Salt N Pepa & Heavy D Up in the Limosine
I for one have written about the restaurant delivery business in France and how the business model is not sustainable from a legal aspect. Riders deliver food for fractions of an order to hobble together a living while calling themselves “autoentrepreneurs” (a legal status in France that lets people bill companies for their services up to a certain yearly threshold). And if it was – like the good-intentioned leaders wanted – only college students who did a few rides for extra cash while they worked on getting their engineering degrees, then that system would be fine.
But it’s not. Like Uber the delivery services are using people fulltime. And even if the platform decides to have no control over how many hours someone works for them, their mindset and self-classification of that service should not override reality. These people are fulltime employees and should be paid and treated that way.
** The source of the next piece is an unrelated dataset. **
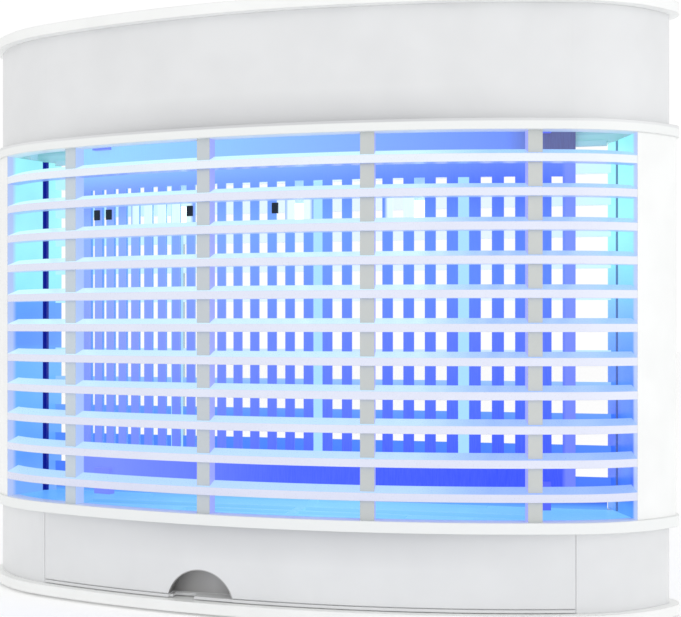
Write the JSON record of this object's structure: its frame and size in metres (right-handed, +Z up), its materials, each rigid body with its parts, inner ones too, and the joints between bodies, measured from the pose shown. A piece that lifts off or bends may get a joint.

California’s law will set a global precedent, and consumers should be prepared. We’ve gotten used to artificially cheap services. When reality sets in Uber and other services could go into a death spiral.
Here’s how: when Uber rides go from being $15 to get home from a party to $30, people will inevitably use the service less. That decreasing demand will mean fewer rides to dole out. That in turn means fewer drivers. Fewer drivers means longer wait times. Longer wait times means less convenience, so people will look for other options. Other options means fewer rides to dole out, which means less money Uber can pay employees, which means fewer drivers are willing to work for them. Fewer drivers means longer wait times again. You get the idea.
While I will be one of the first to lament the loss of convenience, I knew it was too good to be true. The negative effects on the people that work for Uber should outweigh my ability to get where I want to get 10 minutes faster. The scale of this whole gig economy thing is just too damn big.